Some self-described themselves as “Dreamers,” who had arrived with undocumented immigrant parents as children, while others told of having been helped by the DACA program.”

The DACA program, meant to help undocumented young people stay in America, was being debated in Congress this week.

Many of those backing the resolution belonged to a group calling itself Madera Votes, with a largely Hispanic membership that attempts to register people to vote and lobbies for issues of Hispanic interest.

Medellin, himself a son of Hispanic immigrants — his mother, Marge Medellin, was a mayor of Madera, and the first Hispanic woman to serve as a mayor in California — thanked Madera Votes for working with him on the resolution.

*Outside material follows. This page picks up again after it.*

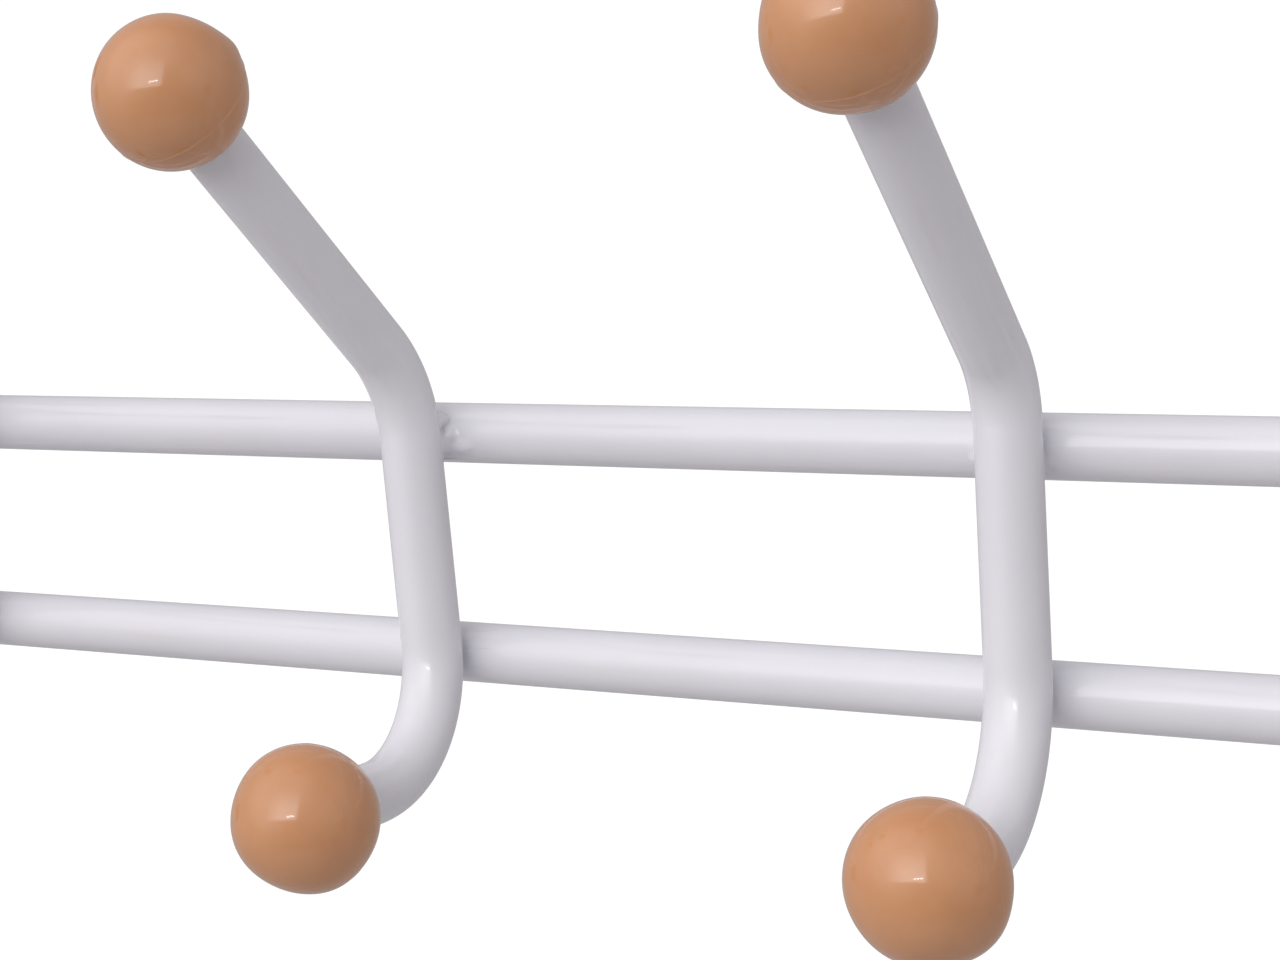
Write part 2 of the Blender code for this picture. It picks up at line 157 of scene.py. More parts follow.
# Balls come out of the mould a little out of round. Angles are in degrees, from the ball's outer pole and
# then round it; height and spread say how far the surface stands out and how wide the swelling is.
Swell = namedtuple("Swell", "polar turn height spread")
SWELLS = {
    "upper_ball_2": [Swell(91, 45, 0.37 * MM, 7), Swell(65, 62, -0.19 * MM, 13)],
    "lower_ball_2": [Swell(93, -69, 0.42 * MM, 15), Swell(63, -113, -0.18 * MM, 15),
                     Swell(87, 110, 0.14 * MM, 15)],
    "upper_ball_3": [Swell(114, -131, 0.19 * MM, 22), Swell(64, -172, -0.25 * MM, 16)],
    "lower_ball_3": [Swell(101, -42, 0.50 * MM, 18), Swell(77, 145, 0.22 * MM, 20),
                     Swell(67, -141, -0.22 * MM, 20)],
}

# Weld beads. A bead fills the corner between a hook and a rail, from a low to a high distance along the hook,
# measured from the rail's axis. Its fill is the width over which the two tubes melt together, and changes
# evenly from the low end to the high end. Blobs lie on it: each has its middle out from the hook's axis,
# behind it and along it, and three radii in the same directions. All of it runs together.
Blob = namedtuple("Blob", "out behind along radius_out radius_behind radius_along")
Weld = namedtuple("Weld", "low high fill_low fill_high blobs")
WELDS = [
    Weld(-5.0 * MM, 5.5 * MM, 4.0 * MM, 3.0 * MM, [
        Blob(4.5 * MM, 5.2 * MM, 3.9 * MM, 1.3 * MM, 2.9 * MM, 1.5 * MM),
        Blob(5.6 * MM, 6.9 * MM, 0.1 * MM, 1.3 * MM, 1.2 * MM, 1.2 * MM),
        Blob(4.2 * MM, 5.0 * MM, -2.1 * MM, 1.3 * MM, 2.8 * MM, 1.6 * MM),
        Blob(7.2 * MM, 7.6 * MM, -2.4 * MM, 2.4 * MM, 0.7 * MM, 1.0 * MM)]),
    Weld(1.6 * MM, 5.3 * MM, 1.5 * MM, 4.5 * MM, []),
    Weld(-5.3 * MM, 1.2 * MM, 7.0 * MM, 0.6 * MM, []),
    Weld(-5.2 * MM, 1.5 * MM, 6.0 * MM, 1.5 * MM, []),
]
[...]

No one from the council or from the audience in the packed chambers, spoke against the measure. In other business, the council:

• Voted to support a letter of approval for a plan to widen State Route 99 between Avenues 12 and 17.

• Okayed the issuance of special tax-refunding bonds to save certain neighborhood taxpayers money on Madera community facilities financing.

• Accepted a $375,000 grant from the U.S. Department of Justice to hire and equip three new police officers and a $108,000 grant from the California Department of Transportation for planning in the Yosemite Avenue traffic corridor.

The next Madera City Council meeting will be at 6 p.m. Wednesday, Feb. 7.